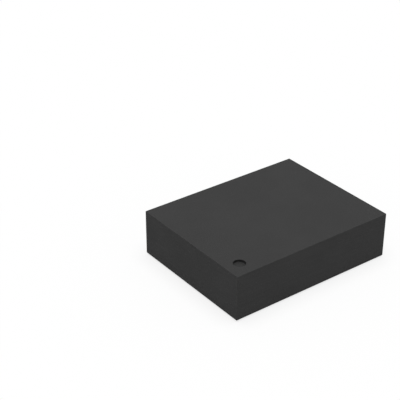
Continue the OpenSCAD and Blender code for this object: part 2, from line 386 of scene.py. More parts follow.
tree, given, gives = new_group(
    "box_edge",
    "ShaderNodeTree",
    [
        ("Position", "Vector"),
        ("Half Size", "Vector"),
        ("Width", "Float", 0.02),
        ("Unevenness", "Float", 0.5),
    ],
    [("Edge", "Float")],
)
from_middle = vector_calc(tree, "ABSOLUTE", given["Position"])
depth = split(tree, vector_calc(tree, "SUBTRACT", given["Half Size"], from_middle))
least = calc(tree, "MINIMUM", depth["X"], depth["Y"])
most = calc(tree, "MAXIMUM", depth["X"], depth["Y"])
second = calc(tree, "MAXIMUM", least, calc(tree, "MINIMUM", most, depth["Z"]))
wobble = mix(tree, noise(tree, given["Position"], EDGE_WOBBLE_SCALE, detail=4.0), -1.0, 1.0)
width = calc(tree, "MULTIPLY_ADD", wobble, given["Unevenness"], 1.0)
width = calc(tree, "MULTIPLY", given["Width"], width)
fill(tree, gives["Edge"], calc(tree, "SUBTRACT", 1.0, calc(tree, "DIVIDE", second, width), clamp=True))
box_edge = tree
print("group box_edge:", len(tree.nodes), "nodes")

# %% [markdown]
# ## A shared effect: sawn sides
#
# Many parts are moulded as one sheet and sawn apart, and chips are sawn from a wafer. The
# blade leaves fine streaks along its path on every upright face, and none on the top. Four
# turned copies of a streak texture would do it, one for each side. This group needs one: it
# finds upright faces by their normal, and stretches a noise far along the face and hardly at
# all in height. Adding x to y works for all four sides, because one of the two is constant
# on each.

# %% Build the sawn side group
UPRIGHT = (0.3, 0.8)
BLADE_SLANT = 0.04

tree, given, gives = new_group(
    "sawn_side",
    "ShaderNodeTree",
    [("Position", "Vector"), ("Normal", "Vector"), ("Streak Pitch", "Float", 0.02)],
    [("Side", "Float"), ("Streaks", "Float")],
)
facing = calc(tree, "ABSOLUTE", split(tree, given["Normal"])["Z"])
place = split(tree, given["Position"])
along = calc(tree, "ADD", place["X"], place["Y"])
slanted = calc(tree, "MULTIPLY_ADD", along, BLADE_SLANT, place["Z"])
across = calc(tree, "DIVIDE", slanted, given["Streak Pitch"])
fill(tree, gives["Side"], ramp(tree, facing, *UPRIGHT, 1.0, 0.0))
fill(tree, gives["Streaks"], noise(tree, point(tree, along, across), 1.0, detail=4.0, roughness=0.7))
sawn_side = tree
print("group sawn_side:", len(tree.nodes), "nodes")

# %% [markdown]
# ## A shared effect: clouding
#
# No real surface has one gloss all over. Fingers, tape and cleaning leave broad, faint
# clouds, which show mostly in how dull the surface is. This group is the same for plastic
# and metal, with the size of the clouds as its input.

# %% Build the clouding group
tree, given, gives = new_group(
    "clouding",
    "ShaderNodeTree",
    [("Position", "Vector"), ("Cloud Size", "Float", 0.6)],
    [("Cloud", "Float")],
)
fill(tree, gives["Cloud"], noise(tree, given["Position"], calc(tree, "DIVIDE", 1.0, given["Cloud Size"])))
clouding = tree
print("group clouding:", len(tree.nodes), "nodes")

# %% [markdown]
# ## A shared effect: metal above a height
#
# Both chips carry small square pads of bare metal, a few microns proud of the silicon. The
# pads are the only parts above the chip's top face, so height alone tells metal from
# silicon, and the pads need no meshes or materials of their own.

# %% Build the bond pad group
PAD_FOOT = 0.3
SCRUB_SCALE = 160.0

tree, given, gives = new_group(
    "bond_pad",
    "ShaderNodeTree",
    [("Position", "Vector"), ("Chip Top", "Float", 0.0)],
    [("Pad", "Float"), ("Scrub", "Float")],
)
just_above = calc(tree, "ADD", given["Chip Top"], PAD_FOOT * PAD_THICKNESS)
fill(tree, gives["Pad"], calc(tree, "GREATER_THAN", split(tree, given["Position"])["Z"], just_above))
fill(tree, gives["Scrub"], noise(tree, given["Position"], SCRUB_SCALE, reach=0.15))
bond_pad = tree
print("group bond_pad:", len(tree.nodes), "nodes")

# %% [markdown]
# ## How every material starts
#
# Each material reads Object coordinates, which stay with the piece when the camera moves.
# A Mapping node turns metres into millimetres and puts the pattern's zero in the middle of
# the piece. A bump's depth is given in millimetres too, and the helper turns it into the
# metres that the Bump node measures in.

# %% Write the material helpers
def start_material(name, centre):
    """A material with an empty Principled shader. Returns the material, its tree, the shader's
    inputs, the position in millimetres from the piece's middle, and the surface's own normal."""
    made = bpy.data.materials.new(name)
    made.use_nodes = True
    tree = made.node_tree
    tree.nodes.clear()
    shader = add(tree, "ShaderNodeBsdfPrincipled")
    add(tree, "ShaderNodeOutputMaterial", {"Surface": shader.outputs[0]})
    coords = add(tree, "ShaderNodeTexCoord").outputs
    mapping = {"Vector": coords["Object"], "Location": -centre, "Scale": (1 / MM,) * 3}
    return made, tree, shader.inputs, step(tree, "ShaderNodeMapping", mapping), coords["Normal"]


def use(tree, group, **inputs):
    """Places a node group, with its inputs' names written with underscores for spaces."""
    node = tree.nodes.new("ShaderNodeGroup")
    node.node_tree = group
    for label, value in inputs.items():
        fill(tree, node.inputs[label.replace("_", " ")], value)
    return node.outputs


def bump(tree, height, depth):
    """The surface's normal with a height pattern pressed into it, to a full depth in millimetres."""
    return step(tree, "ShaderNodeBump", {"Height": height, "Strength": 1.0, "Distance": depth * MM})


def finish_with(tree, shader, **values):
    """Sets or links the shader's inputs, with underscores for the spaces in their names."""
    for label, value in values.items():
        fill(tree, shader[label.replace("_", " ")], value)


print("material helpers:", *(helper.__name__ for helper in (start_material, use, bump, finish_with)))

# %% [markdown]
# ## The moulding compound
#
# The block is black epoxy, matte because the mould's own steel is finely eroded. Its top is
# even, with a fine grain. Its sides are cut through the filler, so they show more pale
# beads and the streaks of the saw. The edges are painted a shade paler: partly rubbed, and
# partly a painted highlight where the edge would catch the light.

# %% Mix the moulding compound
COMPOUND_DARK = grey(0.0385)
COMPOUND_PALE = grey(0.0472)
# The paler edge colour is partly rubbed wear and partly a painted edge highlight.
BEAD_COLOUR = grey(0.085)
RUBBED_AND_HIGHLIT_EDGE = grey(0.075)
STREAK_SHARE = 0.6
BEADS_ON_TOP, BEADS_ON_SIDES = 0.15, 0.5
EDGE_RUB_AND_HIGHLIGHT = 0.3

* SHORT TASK
In the listing above, reproduce the first line and each one after it through the line that contains "BLADE_SLANT = 0.04".

* RESPONSE
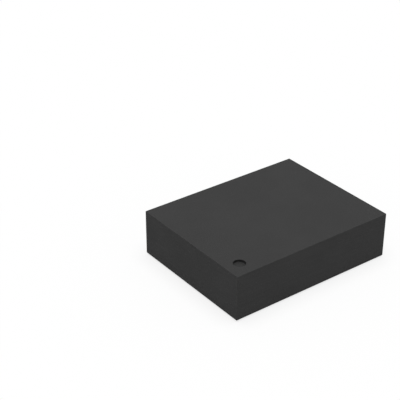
Continue the OpenSCAD and Blender code for this object: part 2, from line 386 of scene.py. More parts follow.
tree, given, gives = new_group(
    "box_edge",
    "ShaderNodeTree",
    [
        ("Position", "Vector"),
        ("Half Size", "Vector"),
        ("Width", "Float", 0.02),
        ("Unevenness", "Float", 0.5),
    ],
    [("Edge", "Float")],
)
from_middle = vector_calc(tree, "ABSOLUTE", given["Position"])
depth = split(tree, vector_calc(tree, "SUBTRACT", given["Half Size"], from_middle))
least = calc(tree, "MINIMUM", depth["X"], depth["Y"])
most = calc(tree, "MAXIMUM", depth["X"], depth["Y"])
second = calc(tree, "MAXIMUM", least, calc(tree, "MINIMUM", most, depth["Z"]))
wobble = mix(tree, noise(tree, given["Position"], EDGE_WOBBLE_SCALE, detail=4.0), -1.0, 1.0)
width = calc(tree, "MULTIPLY_ADD", wobble, given["Unevenness"], 1.0)
width = calc(tree, "MULTIPLY", given["Width"], width)
fill(tree, gives["Edge"], calc(tree, "SUBTRACT", 1.0, calc(tree, "DIVIDE", second, width), clamp=True))
box_edge = tree
print("group box_edge:", len(tree.nodes), "nodes")

# %% [markdown]
# ## A shared effect: sawn sides
#
# Many parts are moulded as one sheet and sawn apart, and chips are sawn from a wafer. The
# blade leaves fine streaks along its path on every upright face, and none on the top. Four
# turned copies of a streak texture would do it, one for each side. This group needs one: it
# finds upright faces by their normal, and stretches a noise far along the face and hardly at
# all in height. Adding x to y works for all four sides, because one of the two is constant
# on each.

# %% Build the sawn side group
UPRIGHT = (0.3, 0.8)
BLADE_SLANT = 0.04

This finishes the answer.